The high-profile collapse of the Terra ecosystem and subsequent collapse of hedge fund Three Arrows Capital — together with troubles at Celsius and other CeFi lenders — have spread contagion throughout the wider crypto industry.
At the same time, coin and token prices have nuked massively from all-time highs alongside major Fed-fueled declines in traditional markets — causing widespread losses (both realized and unrealized).
Retail has — for the time being, at least — exited the game, and general risk-off attitudes are unlikely to bolster the crypto market in the near-term.
Crypto is once again in a bear market. Fear, uncertainty and doubt are pervasive. Both BTC and ETH have revisited prices below their last-cycle all-time highs. Entities and major players across the industry are seeing actual threats to their financial well-being.
The crypto industry may be experiencing its own over-leveraged financial crisis as customer confidence crumbles and questions are being asked about liquidity and solvency. Obviously, no government bailout is in the cards (though regulation may be) — leaving the industry’s largest players to try and stem the bleeding themselves.
==This article aims to serve as a comprehensive record and examination of proverbial bailouts across the crypto industry.==
Voyager bailed out by Alameda Research
Voyager Digital Ltd. signed a non-binding term sheet with Alameda Research to secure both a cash/USDC-based credit facility for 200 million USD and a 15,000 BTC credit facility. Both credit facilities expire on Dec. 31, 2024 and carry a 5% annual interest rate.
Voyager blamed "current crypto market conditions" and claimed the loan is meant to help it "better serve and protect its customers."
Low risk, but haemorrhaging money?
Before the loan, rumors were circulating concerning Voyager’s possible insolvency.
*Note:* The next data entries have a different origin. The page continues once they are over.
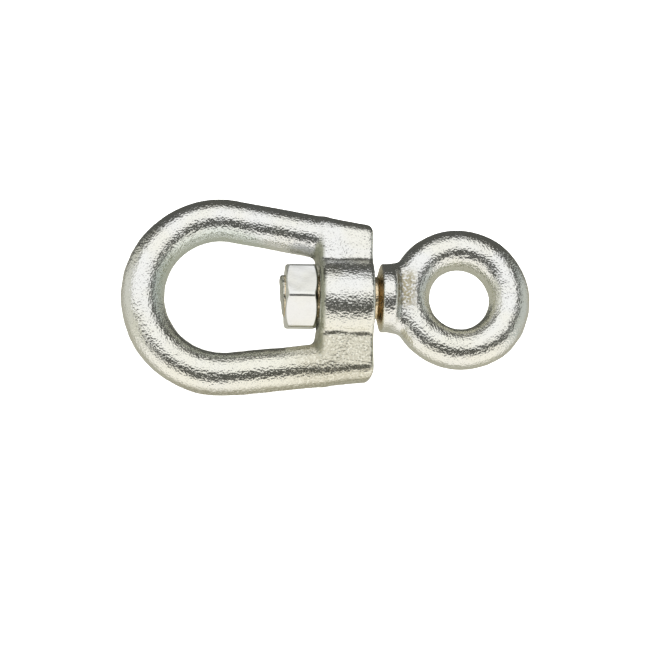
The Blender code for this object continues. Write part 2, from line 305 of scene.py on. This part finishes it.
def nut_shape(x, y, z):
    radius = np.hypot(y, z)
    clock = math.atan2(NUT_AXIS[2], NUT_AXIS[1])
    angles = [clock + i * math.pi / 3 for i in range(6)]
    flats = [y * math.cos(angle) + z * math.sin(angle) - NUT_APOTHEM for angle in angles]
    nut = flats[0]
    for flat in flats[1:]:
        nut = round_and(nut, flat, NUT_CORNER_R)
    end = np.maximum(NUT_LOW.x - x, x - NUT_HIGH.x)
    cone = (radius - NUT_FACE_R) * math.sin(NUT_CHAMFER) + end * math.cos(NUT_CHAMFER)
    nut = round_and(nut, cone, NUT_EDGE_R)
    nut = round_and(nut, end, NUT_EDGE_R)
    hole = thread_radius(x, y, z, THREAD_CLEARANCE) - radius
    sink = (NUT_SINK_R + end - radius) * math.sqrt(0.5)  # at 45 degrees
    return np.maximum(nut, np.maximum(hole, sink))


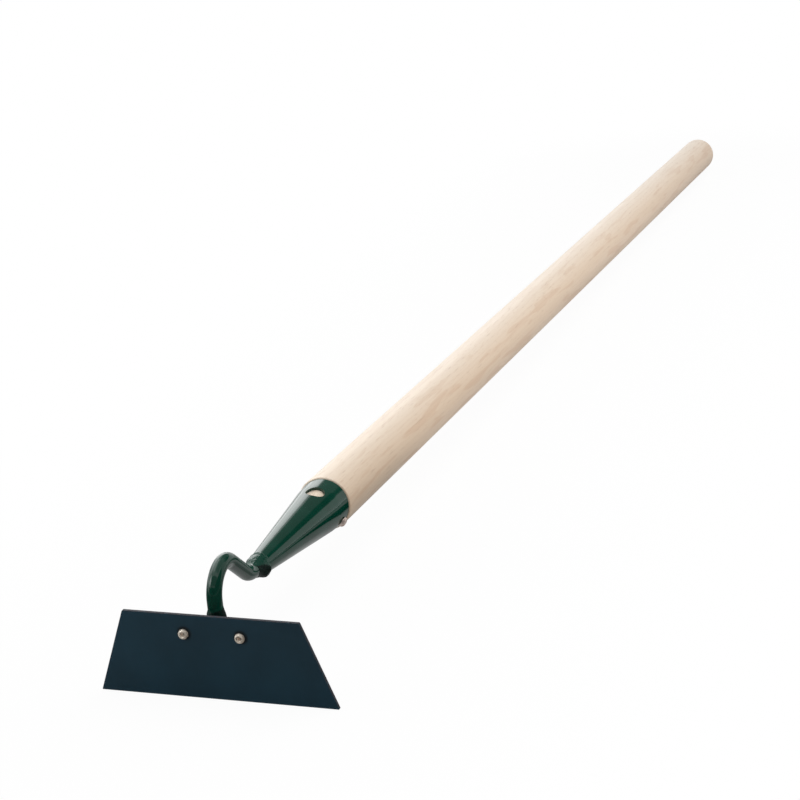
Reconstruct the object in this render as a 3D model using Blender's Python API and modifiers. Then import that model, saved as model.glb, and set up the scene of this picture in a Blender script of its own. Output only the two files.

Speculation exists that Voyager’s apparent financial issues stem from it loaning Three Arrows Capital 320 million USD.
Voyager has claimed that it does not engage in DeFi lending activities, algorithmic stablecoin staking/lending, derivative assets or stETH.
It has referred to its business practices as "low-risk" and and "straightforward."
BlockFi bailed out by FTX
BlockFi signed a term sheet with FTX to secure a 250 million USD revolving credit facility.
The announcement was made by the BlockFi’s CEO, Zac Prince, who tweeted that the loan provides the crypto platform "with access to capital that further bolsters out balance sheet and platform strength."
FTX's CEO, Sam Bankman-Fried, referred to the deal as a capital injection in order to partner with BlockFi and help it "navigate the market from a position of strength."
Too little, too late?
Some in the crypto industry believe the deal still doesn’t make BlockFi tenable.
Supposedly leaked financials via @0xHamz show the crypto platform burning some 350 million USD in 2022 with negative gross profit.
Not helping BlockFi’s near-term outlook is the belief that clients’ de-risking is expected to hit crypto lending platforms hard in the immediate future.
Solend walks back whale-wallet takeover
After an approved proposal provided Solend Labs with "emergency powers" to take over a whale’s wallet in an attempt to avoid liquidation — a result of SOL’s price decrease — a subsequent proposal passed that invalidated the move.
The takeover was originally attempted to prevent the decentralized lending platform from taking on bad debt and putting strain on the already-strained Solana network.
Following the passing of governance proposal SLND3, a per-account borrow limit of $50M will be imposed on Solend.
Decentralized finance (when it’s convenient)
The whole situation with Solend has highlighted that some decentralized finance protocols are not very decentralized.
Upgradable smart contracts in the DeFi space may be problematic.
CoinFLEX monetizing 47 million USD IOU
After an individual account went into negative equity and couldn’t be automatically liquidated, CoinFLEX paused user withdrawals. Subsequently, the individual in question apparently pledged "stringent personal guarantees around account equity and margin calls in exchange for not being liquidated."
Now, in an attempt to re-enable withdrawals, the self-professed "Home of Crypto Yield" is planning to monetize the individual’s "personal guarantee" by launching a Recovery Value USD token, or rvUSD. CoinFLEX claims there is "significant interest in the terms presented" from "potential large buyers."
The maximum amount of rvUSD being issued is 47 million tokens — implying the problematic loan in question was for 47 million USD and not collateralized.
CoinFLEX is offering a 20% APR paid daily in rvUSD — an interest rate with questionable sustainability.
Celsius facing bankruptcy as Goldman Sachs looks to buy assets
Goldman Sachs is reportedly trying to raise 2 billion USD in an effort to buy distressed assets from Celsius after the crypto lender tapped restructuring advisors Alvarez & Marshal and restructuring attorneys from Akin Gump Strauss Hauer & Feld.
Buying distressed Celsius assets would potentially provide investors with massive discounts on coins and tokens in the event of the latter’s bankruptcy — which seems increasingly likely.